Self-supervised Speaker Diarization
- URL: http://arxiv.org/abs/2204.04166v1
- Date: Fri, 8 Apr 2022 16:27:14 GMT
- Title: Self-supervised Speaker Diarization
- Authors: Yehoshua Dissen, Felix Kreuk and Joseph Keshet
- Abstract summary: This study proposes an entirely unsupervised deep-learning model for speaker diarization.
Speaker embeddings are represented by an encoder trained in a self-supervised fashion using pairs of adjacent segments assumed to be of the same speaker.
- Score: 19.111219197011355
- License: http://creativecommons.org/licenses/by/4.0/
- Abstract: Over the last few years, deep learning has grown in popularity for speaker
verification, identification, and diarization. Inarguably, a significant part
of this success is due to the demonstrated effectiveness of their speaker
representations. These, however, are heavily dependent on large amounts of
annotated data and can be sensitive to new domains. This study proposes an
entirely unsupervised deep-learning model for speaker diarization.
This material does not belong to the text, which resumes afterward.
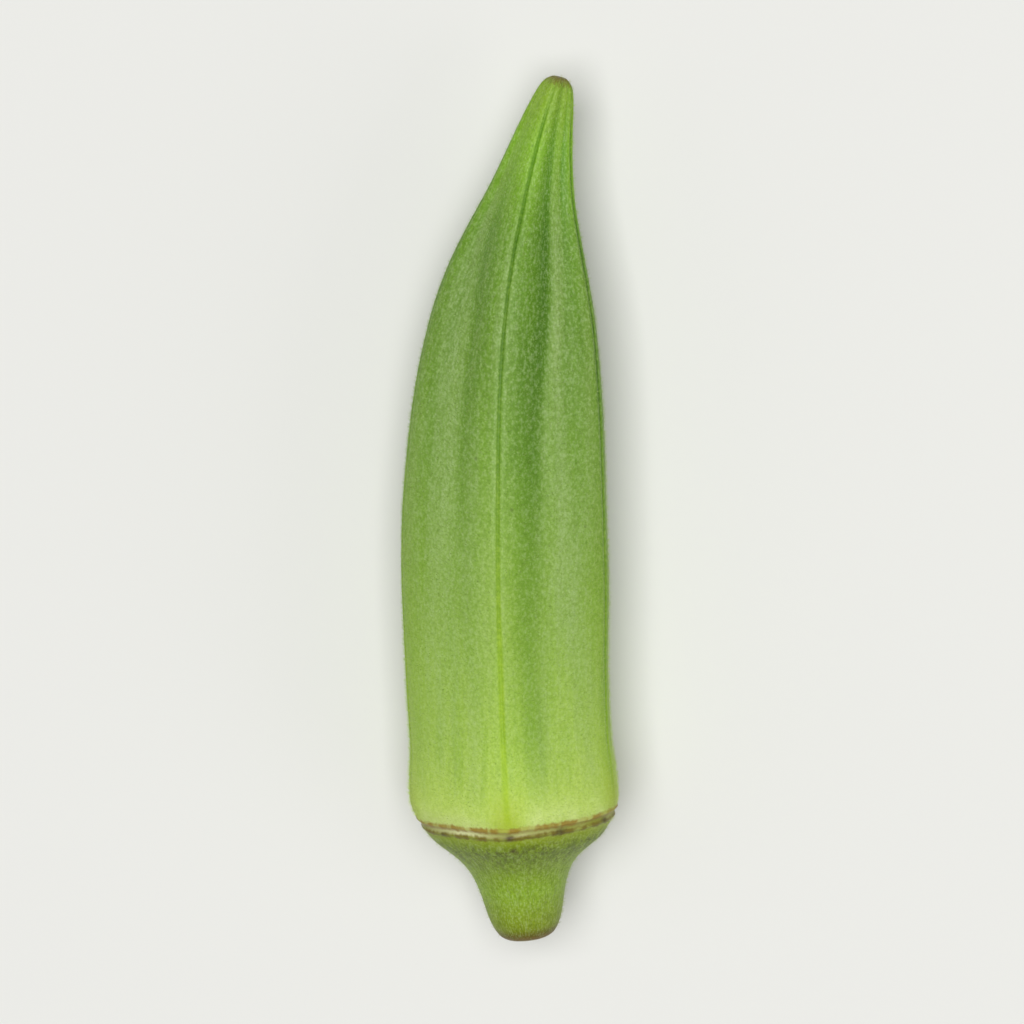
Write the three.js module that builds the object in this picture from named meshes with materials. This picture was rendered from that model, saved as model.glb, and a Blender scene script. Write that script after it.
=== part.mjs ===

Specifically, the study focuses on generating high-quality neural speaker
representations without any annotated data, as well as on estimating secondary
hyperparameters of the model without annotations.
The speaker embeddings are represented by an encoder trained in a
self-supervised fashion using pairs of adjacent segments assumed to be of the
same speaker. The trained encoder model is then used to self-generate
pseudo-labels to subsequently train a similarity score between different
segments of the same call using probabilistic linear discriminant analysis
(PLDA) and further to learn a clustering stopping threshold. We compared our
model to state-of-the-art unsupervised as well as supervised baselines on the
CallHome benchmarks. According to empirical results, our approach outperforms
unsupervised methods when only two speakers are present in the call, and is
only slightly worse than recent supervised models.